While working as a forester, he performed Jack Rollins’ song, Smokey the Bear every weekend for more than 30 years.

In 2011, Zumbrun received a surprising phone call.

“The chief of the Smokey Bear Program nationally learned that Jack Rollins, who wrote Smokey the Bear was going to be inducted to the West Virginia Music Hall of Fame,” remembered Zumbrun, “and they were reaching out to the National Forest Service office to find out some information about Jack Rollins, and since I had been researching Jack Rollins, they contacted me, and connected me with the West Virginia Music Hall of Fame, and they asked if I would share my information with them, and I said sure, anything to help Jack out.”

 

The West Virginia Music Hall of Fame also learned about Zumbrun’s history singing Smokey the Bear, so the group asked him if he would sing at Rollins’ induction ceremony. Zumbrun said yes.

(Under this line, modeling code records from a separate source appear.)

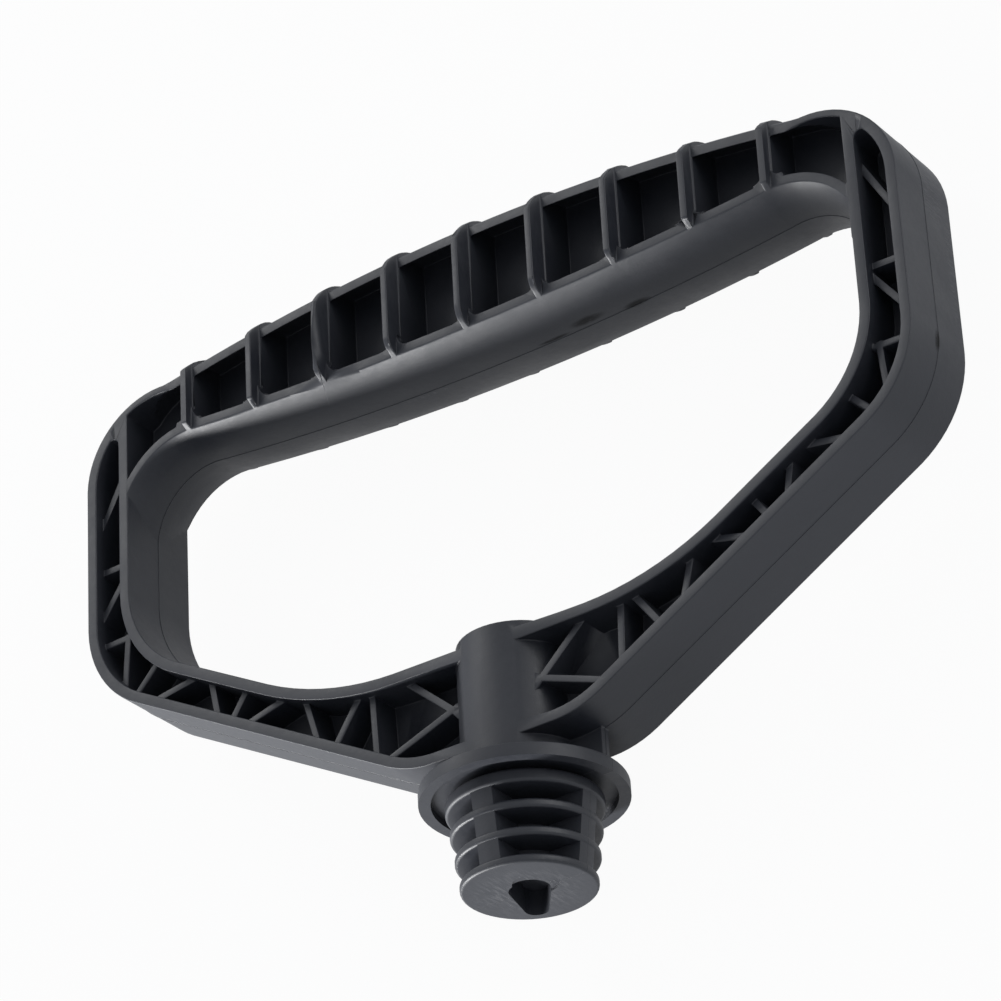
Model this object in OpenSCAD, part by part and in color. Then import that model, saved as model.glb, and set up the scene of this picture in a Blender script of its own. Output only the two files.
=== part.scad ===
// Pull handle for the starter rope of a small engine: one plastic moulding
// X runs across the handle, Y along the rope from the plug to the grip, Z out of the front face
// The origin is where the rope leaves the plug, and the mould parts at Z = 0

/* [Hand loop] */
// Overall width of the loop
loop_w = 150; // [130:1:180]
// Depth of the loop's walls, front to back
loop_depth = 15.4; // [13:0.2:18]
// Thickness of the loop's inner and outer walls
wall_t = 1.8; // [1.4:0.1:2.2]
// Thickness of the web half way through the loop
web_t = 1.6; // [1:0.1:2.4]
// Width of the upright sides, outside to window
side_w = 8.2; // [7:0.1:10]
// Width of the slanted arms, outside to window
arm_w = 7.8; // [7:0.1:10]
// Slope of the arms
arm_angle = 29.3; // [26:0.1:33]
// Height above the rope mouth where a side and an arm would meet
arm_corner_y = 54.6; // [52:0.1:58]
// Radius of the lower outside corner
low_corner_r = 18; // [14:0.5:22]
// Radius of the upper outside corner
top_corner_r = 14.5; // [12:0.5:15]
// How far that corner stands above the edge of the crest wall
corner_rise = 0.7; // [0.4:0.1:1]
// Radius of the window's lower corner
window_low_r = 18; // [14:0.5:22]
// Radius of the window's upper corner
window_top_r = 11.5; // [8:0.5:14]
// Height of the outside wall's underside beside the post
waist_y = 20.95; // [19.5:0.1:22]
// Height of the window's lower edge beside the post
window_low_y = 37.95; // [36:0.1:39]
// Radius where the outside wall turns into the arm
waist_r = 18; // [12:1:24]
// Radius where the window's lower edge turns into the arm
window_bend_r = 50; // [35:1:60]

// Height of the side pockets' upper end
pocket_top_y = 97.8; // [95:0.1:98.5]
// Radius of the side pockets' upper end
pocket_end_r = 1.3; // [0.8:0.1:1.8]

/* [Truss] */
// Thickness of the small ribs in the loop
truss_t = 1.1; // [0.8:0.1:1.6]
// How far the small ribs stop short of the wall edges
truss_set_back = 1.8; // [0.5:0.1:3]

/* [Grip] */
// Height of the grip's crest
crest_y = 112.85; // [110:0.1:116]
// Radius of the crest's arch, end to end
crest_arch_r = 335; // [280:5:450]
// Radius of the grip's rounded top, front to back
crest_r = 12.2; // [11.6:0.1:13]
// Where the rounded top starts to turn down into the upper corner
crown_x = 57.4; // [55:0.2:59]
// Height of the finger side at its middle
finger_y = 88.45; // [87:0.1:90]
// Radius of the finger side's arch, end to end
finger_arch_r = 463; // [400:5:600]
// Radius of the finger side's crown, front to back
finger_crown_r = 18; // [15:0.5:24]
// Depth of the ribbed grip at its middle, front to back
grip_depth = 22.2; // [20:0.2:23]
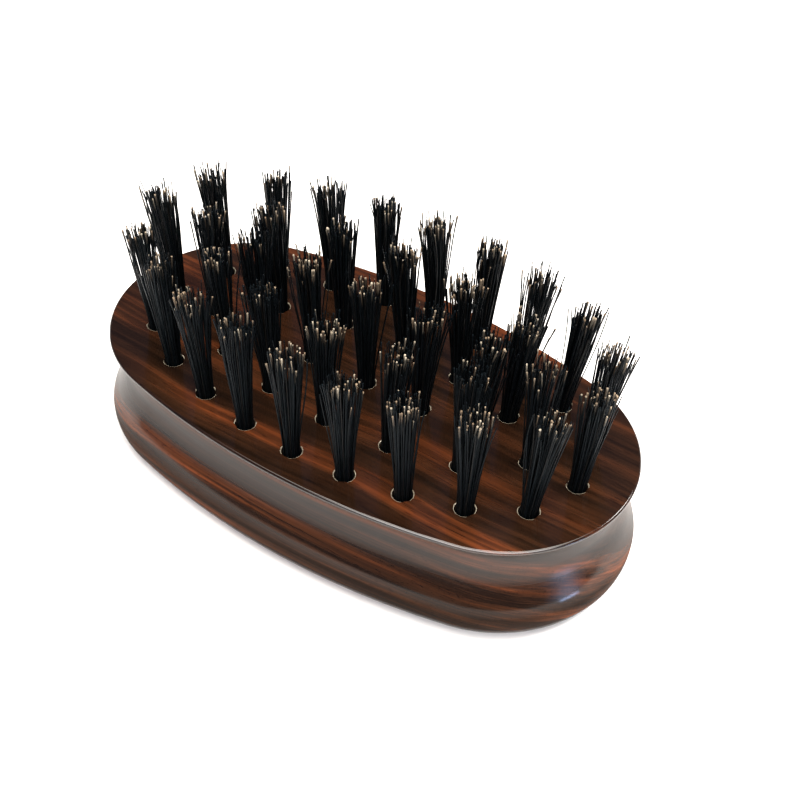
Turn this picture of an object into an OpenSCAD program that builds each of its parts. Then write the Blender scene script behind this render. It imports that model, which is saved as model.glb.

The West Virginia Music Hall of Fame was, however, still looking for a family member to accept the award on Rollins’ behalf.

Credit Wikimedia Commons
/
A Little Golden Book’s storybook edition based on the 1950 song of the same name. Cover art illustrated by Corinne Malvern.

That’s when Jack Rollins’ grandson, James Busemeyer from Ohio, came forward to accept the award for his grandfather.

The song has become a classic. This time of year, we hear Frosty the Snowman playing on radio, television, movies, and in shopping centers.

It was written in 1950, but is still so popular today, and Champ Zumbrun knows why.

“Because I think people always need songs that are happy and have a message of joy and that’s what Jack was all about. If you want to know Jack Rollins just look at the lyrics in his songs. They’re happy, they’re innocent, they’re full of joy. I think people always need to celebrate and be reminded that life’s not drudgery, and there’s a spirit in life that’s  joyful, and those songs if you listen to them are joyful, happy songs.”

The music of Frosty the Snowman, Peter Cottontail, and Smokey the Bear was composed by Rollins’ partner, Steve Nelson.

Walter E. “Jack” Rollins died on January 1, 1973.

Christmas Festival in Historic Shepherdstown

The annual “Christmas in Shepherdstown” festival continues tomorrow evening. A Civil War Christmas comes to Shepherdstown this weekend, with music, dance, carriage rides, and lectures all about the town at Christmastime during the Civil War.

Saturday morning will feature the annual Shepherdstown Christmas parade. During the festival, many landmarks throughout the town will host special events.

The festival began last weekend after Thanksgiving celebrating a 21st Century celebration in Shepherdstown, the second weekend looks at the Civil War, the third looks at James Rumsey and the late 18th Century in Shepherd’s Town, and the fourth features Christmas in Mecklenburg, the original name of the town, where re-enactors will be found strolling the streets.

Other Christmas themed events will be hosted throughout the eastern panhandle during December, including Olde Tyme Christmas in Harpers Ferry, events in Berkeley Springs, and parades in Charles Town and Martinsburg.